Here, we have four blocks of code:

  • First, we mark the current cell as visited. More precisely, we add the index of the current cell in the list that we defined earlier;
  • Second, we get the list of neighbors of the current cell, and filter out those that were already visited. We then draw a random neighbor from that list if there is one;
  • If there is no such neighbor, we choose a random neighbor;
  • Finally, we determine the decision that leads to the neighbor we selected.

Contrary to random_2.py, we now need a preprocessing function. Therefore, we need to change the main a bit as follows:

if __name__ == "__main__":

    # Map the function to the character
    players = [{"name": "Random 3", "preprocessing_function": preprocessing, "turn_function": turn}]

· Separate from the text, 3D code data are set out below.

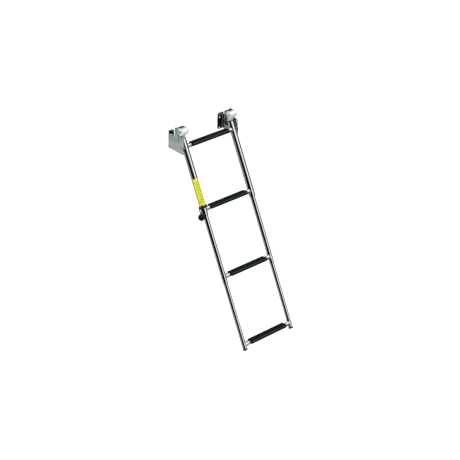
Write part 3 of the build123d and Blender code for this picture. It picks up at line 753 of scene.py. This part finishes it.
def bungee_loop():
    """Doubled cord round the rail, its bight folded over the strands that leave it."""
    pivot, out, along = bungee_places()
    ring_centre = centre("bungee_loop")
    ring_r = (pivot - ring_centre).length
    lie = out.cross(along)
    lie *= 1.0 if lie.dot(SLIDE) > 0 else -1.0

    def on_ring(angle, lift, extra=0.0):
        direction = out * cos(angle) + along * sin(angle)
        return ring_centre + direction * (ring_r + extra) + lie * lift

    turn = [LOOP_START + (LOOP_END - LOOP_START) * i / LOOP_STEPS for i in range(LOOP_STEPS + 1)]
    points = [on_ring(angle, LOOP_GAP) for angle in turn]
    for i in range(1, BIGHT_STEPS):
        a = pi * i / BIGHT_STEPS
        swing = LOOP_GAP / 2 * sin(a)
        points.append(on_ring(LOOP_END + swing / ring_r * BIGHT_REACH,
                              LOOP_GAP / 2 * (1 + cos(a)), swing * BIGHT_OUT))
    points += [on_ring(angle, 0.0) for angle in reversed(turn)]
    loop = new_mesh("bungee_loop_cord", *cord(points))
    dress(loop, "elastic_cord")
    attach(loop, "upper_section")
    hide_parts("bungee_loop")


def bungee_strands():
    """Two strands from under the bight into the ball."""
    pivot, out, along = bungee_places()
    ball = centre("bungee_ball")
    up = (pivot - ball).normalized()
    ball_r = width("bungee_ball") / 2
    parts = []
    for sign in (-1, 1):
        begin = pivot + along * (sign * V_HALF) - out * STRAND_TUCK
        shoulder = begin + out * STRAND_OUT - up * STRAND_FALL
        mouth = ball + up * ball_r + along * (sign * CORD_R)
        inside = ball + along * (sign * CORD_R)
        path = smooth_path([begin, shoulder, (shoulder + mouth) / 2, mouth, inside], CORD_STEP)
        parts.append(cord(path))
    strands = join_meshes("bungee_strands", parts)
    dress(strands, "elastic_cord")
    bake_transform(strands)


def bungee_knot():
    """Stopper knot in the ball's foot, with two short tails."""
    pivot, _, along = bungee_places()
    ball = centre("bungee_ball")
    up = (pivot - ball).normalized()
    side = along.cross(up).normalized()
    middle = ball - up * (width("bungee_ball") / 2 - KNOT_DEEP)
    path = []
    for i in range(KNOT_POINTS):
        t = 2 * pi * i / KNOT_POINTS
        spread = along * (sin(t) + 2 * sin(2 * t)) + side * (cos(t) - 2 * cos(2 * t))
        path.append(middle + spread * KNOT_SPREAD - up * (sin(3 * t) * KNOT_LIFT))
    parts = [sweep(path, KNOT_R, KNOT_SIDES, weave, closed=True)]
    for sign in (-1, 1):
        tail = [middle + along * (sign * out) - up * down for out, down in KNOT_TAIL]
        parts.append(sweep(smooth_path(tail, CORD_STEP), KNOT_R, KNOT_SIDES, weave))
    knot = join_meshes("bungee_knot", parts)
    dress(knot, "elastic_cord")
    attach(knot, "bungee")
    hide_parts("bungee_cord")


def bungee_ball():
    """Moulded ball: bored, pocketed for the knot, with rounded mouths and a parting line."""
    ball = centre("bungee_ball")
    up = (Vector(JOINTS["bungee_swing"]["pos_m"]) - ball).normalized()
    radius = width("bungee_ball") / 2
    first = asin((BORE_R + LIP_R) / radius)
    last = pi - asin((POCKET_R + LIP_R) / radius)
    top = radius * cos(first)
    bottom = radius * cos(last)
    profile = [(BORE_R, 0.0), (BORE_R, top - LIP_R), (BORE_R + 0.2 * LIP_R, top - 0.3 * LIP_R)]
    for i in range(BALL_STEPS + 1):
        a = first + (last - first) * i / BALL_STEPS
        seam = SEAM_HEIGHT * np.exp(-((a - pi / 2) * radius / SEAM_WIDTH) ** 2)
        profile.append(((radius + seam) * sin(a), (radius + seam) * cos(a)))
    profile += [(POCKET_R + 0.2 * LIP_R, bottom + 0.3 * LIP_R), (POCKET_R, bottom + LIP_R),
                (POCKET_R, POCKET_ROOF), (BORE_R, POCKET_ROOF)]
    piece = new_mesh("bungee_ball_handle", *turned(profile, ball, up, BALL_SEGMENTS))
    dress(piece, "ball_rubber")
    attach(piece, "bungee")
    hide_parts("bungee_ball")


# ------------------------------------------------------------------ studio
def mirror_room(s, direction):
    """What polished steel reflects: bands of black, grey and white. Bearings are in degrees, 0
    straight out from the boat and 90 to the climber's right; z is the direction's height."""
    x, y, z = s.add("ShaderNodeSeparateXYZ", {0: direction}).outputs
    bearing = s.math("ARCTAN2", x, s.math("MULTIPLY", y, -1.0))
    up_rails = s.dot(direction, tuple(SLIDE))

    def sector(low, high, soft=4.0):
        return s.between(bearing, radians(low), radians(high), radians(soft))

    def paint(room, *masks, tone):
        mask = masks[0]
        for other in masks[1:]:
            mask = s.math("MULTIPLY", mask, other)
        return s.mix(mask, room, tone)

    black = (0.002, 0.002, 0.002)
    white = (1.45, 1.45, 1.45)
    smoke = (0.022, 0.022, 0.023)
    light_grey = (0.62, 0.64, 0.63)
    dim_grey = (0.24, 0.26, 0.25)
    grey_green = (0.36, 0.42, 0.385)
    pale_green = (0.56, 0.61, 0.52)
    blue_grey = (0.41, 0.52, 0.51)
    teal = (0.05, 0.09, 0.10)

    # walls all round
    room = s.mix(sector(-185.0, -98.0), light_grey, grey_green)
    room = paint(room, sector(150.0, 185.0, 8.0), tone=grey_green)
    room = paint(room, s.step(z, -0.24, -0.20), sector(-98.0, 1.0, 3.0),
                 s.step(up_rails, -0.40, -0.32), tone=black)
    room = paint(room, sector(1.0, 36.0, 2.0), tone=white)
    room = paint(room, sector(36.0, 88.0, 3.0), tone=smoke)

    # low, out from the boat and under the ladder
    room = paint(room, s.step(z, -0.30, -0.40), sector(-80.0, 76.0), tone=black)
    room = paint(room, s.step(z, -0.51, -0.56), sector(-80.0, 100.0), tone=dim_grey)

    # overhead, with a dark rib beside it
    room = paint(room, s.step(z, 0.30, 0.42), sector(-35.0, 97.0), tone=white)
    room = paint(room, s.step(z, 0.5, 0.6), sector(-180.0, -35.0), tone=white)
    room = paint(room, s.between(z, 0.56, 0.84, 0.03), sector(99.0, 132.0), tone=black)

    # the patch that the brackets' webs reflect: pale, then grey, then black, from low to high
    low_wall = s.mix(s.step(z, -0.447, -0.443), pale_green, blue_grey)
    low_wall = s.mix(s.step(z, -0.436, -0.433), low_wall, black)
    room = paint(room, sector(-158.0, -127.0, 2.0), s.between(z, -0.56, 0.20, 0.02), tone=low_wall)

    # over the boat: a dim wall with a black corner in it
    room = paint(room, s.between(z, 0.05, 0.50, 0.03), sector(120.0, 182.0), tone=teal)
    return paint(room, s.between(z, 0.0, 0.64, 0.03), sector(133.0, 154.0), tone=black)


def studio_world():
    """White for the eye, soft white for diffuse light, and the banded room for mirrors."""
    world = bpy.data.worlds.new("studio")
    world.use_nodes = True
    s = Shader(world.node_tree)
    direction = s.add("ShaderNodeTexCoord").outputs["Generated"]
    height = s.add("ShaderNodeSeparateXYZ", {0: direction}).outputs[2]
    soft_room = s.mix(s.step(height, -0.6, 0.8), (0.86, 0.87, 0.88), (1.08, 1.08, 1.08))

    def background(colour):
        return s.add("ShaderNodeBackground", {"Color": colour, "Strength": 1.0}).outputs[0]

    plain = background(soft_room)
    mirror = background(mirror_room(s, direction))
    eye = background((1.0, 1.0, 1.0, 1.0))
    rays = s.add("ShaderNodeLightPath").outputs
    mixed = s.add("ShaderNodeMixShader", {0: rays["Is Glossy Ray"], 1: plain, 2: mirror}).outputs[0]
    mixed = s.add("ShaderNodeMixShader", {0: rays["Is Camera Ray"], 1: mixed, 2: eye}).outputs[0]
    s.add("ShaderNodeOutputWorld", {"Surface": mixed})
    world.cycles.sampling_method = "NONE"
    bpy.context.scene.world = world


FLOOR_DROP = 0.28                     # floor below the ladder's feet
FLOOR_REACH = 14.0


def studio_floor():
    """Pale floor well below the ladder's feet, left out of the mirror reflections."""
    material, s = new_material("floor")
    tone = s.mix(s.noise(s.place(), 1.2, 2.0), (0.90, 0.90, 0.90), (0.94, 0.94, 0.94))
    s.surface({"Base Color": tone, "Roughness": 0.8, "Emission Color": (1.0, 1.0, 1.0, 1.0),
               "Emission Strength": 0.22})
    corners = [(across * FLOOR_REACH, deep * FLOOR_REACH, cad_low.z - FLOOR_DROP)
               for across, deep in ((-1, -1), (1, -1), (1, 1), (-1, 1))]
    mesh = bpy.data.meshes.new("floor")
    mesh.from_pydata(corners, [], [(0, 1, 2, 3)])
    mesh.materials.append(material)
    floor = bpy.data.objects.new("floor", mesh)
    floor.visible_glossy = False
    bpy.context.scene.collection.objects.link(floor)


KEY_PLACE = Vector((-1.6, -1.4, 1.7))
KEY_AIM = Vector((0.0, -0.3, -0.3))
KEY_SIZE = 1.6
KEY_WATTS = 26.0


def studio_key():
    """Large soft light, high on the camera's left, left out of the mirror reflections."""
    light = bpy.data.lights.new("key", "AREA")
    light.size = KEY_SIZE
    light.energy = KEY_WATTS
    lamp = bpy.data.objects.new("key", light)
    lamp.location = KEY_PLACE
    lamp.rotation_mode = "QUATERNION"
    lamp.rotation_quaternion = (KEY_AIM - KEY_PLACE).to_track_quat("-Z", "Y")
    lamp.visible_glossy = False
    bpy.context.scene.collection.objects.link(lamp)


# ------------------------------------------------------------------ camera
CAMERA_PLACE = Vector((-3.8829, -4.4400, 2.8694))
CAMERA_FORWARD = Vector((0.5898, 0.6387, -0.4942)).normalized()
CAMERA_UP = Vector((0.3130, 0.3833, 0.8690))
LENS_MM = 119.9
SENSOR_MM = 36.0


def studio_camera():
    """Long lens from the front left and above, rolled by under two degrees."""
    camera_data = bpy.data.cameras.new("camera")
    camera_data.lens = LENS_MM
    camera_data.sensor_width = SENSOR_MM
    camera_data.clip_start = 0.1
    camera_data.clip_end = 40.0
    camera = bpy.data.objects.new("camera", camera_data)
    right = CAMERA_FORWARD.cross(CAMERA_UP).normalized()
    up = right.cross(CAMERA_FORWARD)
    turn = Matrix((right, up, -CAMERA_FORWARD)).transposed()
    camera.matrix_world = Matrix.Translation(CAMERA_PLACE) @ turn.to_4x4()
    bpy.context.scene.collection.objects.link(camera)
    bpy.context.scene.camera = camera


# ------------------------------------------------------------------ build
for node, piece in NODES.items():
    if node.endswith("rung_tube"):
        dress(piece, "rung_stainless")
    elif node.endswith("hinge_saddle"):
        dress(piece, "saddle_stainless")
    elif node.endswith("_tread"):
        dress(piece, node)
    else:
        dress(piece, SLOTS[node])

NODES["rail_label"].visible_glossy = False     # keeps yellow streaks out of the right rail

rung_welds()
saddle_welds()
tread_grip()
bungee_loop()
bungee_strands()
bungee_knot()
bungee_ball()

studio_world()
studio_floor()
studio_key()
studio_camera()
bpy.context.scene.view_settings.view_transform = "Standard"
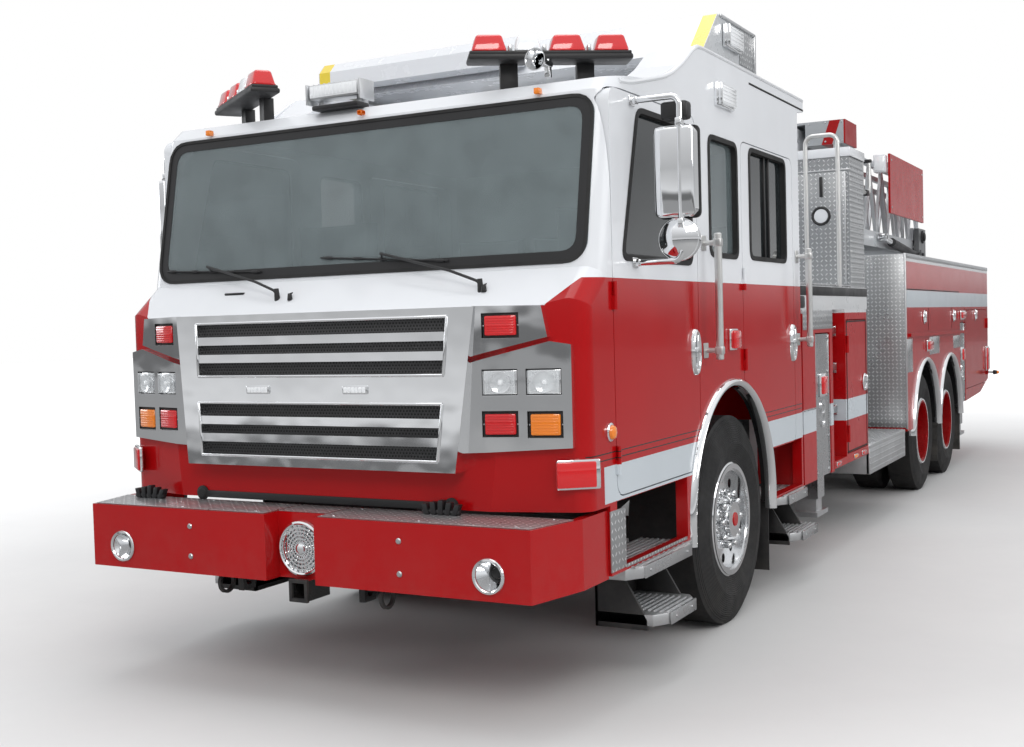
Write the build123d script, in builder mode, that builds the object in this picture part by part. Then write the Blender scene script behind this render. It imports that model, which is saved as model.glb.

    # Customize the game elements
    config = {"maze_width": 15,
              "maze_height": 11,
              "mud_percentage": 0.0,
              "nb_cheese": 1,
              "trace_length": 1000}

    # Start the game
    game = PyRat(players, **config)
    stats = game.start()

    # Show statistics
    print(stats)

Your turn to work!

A first improvement of random_3.py

Now, let’s work on a new improvement of random_3.py. Please copy-paste it into a new random_4.py file.

While it improves random_2.py, there is still something that feels wrong with random_3.py. Indeed, when no unvisited neighbor exists, it just behaves like random_2.py. Therefore, if by no chance it enters an area where it visits everything, it will be stuck into that area for long.

To avoid this, a simple trick is to remember the trajectory (either the series of locations, or the series of actions) that we have taken. Then, if no unvisited neighbor exists, we can just go back on our steps until we find a previously visited cell with still unvisited neighbors (typically a crossroad).

Hint: when coding random_4.py, you may need to extract an element from a list. Here is the official documentation page on lists.

Too easy? Here is a more challenging task

If you succeed coding random_4.py too early, you can try to improve it again. If you struggle on random_4.py, it’s ok if you skip this part. For those who wish to continue, let’s copy random_4.py into a new random_5.py file.

We are going to add a small preprocessing step. The maze may have a lot of dead ends, that are no use exploring (unless they contain a cheese). It could be interesting to update the maze description to remove these cells.

Propose a simple methodology that will transform the maze variable in the preprocessing function, so that it does not contain useless dead ends anymore. Do not forget to save your result in the memory so that you can use that new maze during the turns instead of the regular one.

Comparing algorithms

OK, we have spent some time working on new strategies for improving the random_1.py program, but does that mean they indeed work better?

What could you do to answer this question?

Note: We have written a slightly more complete page on the website about statistics. Have a look at it, you may find interesting information.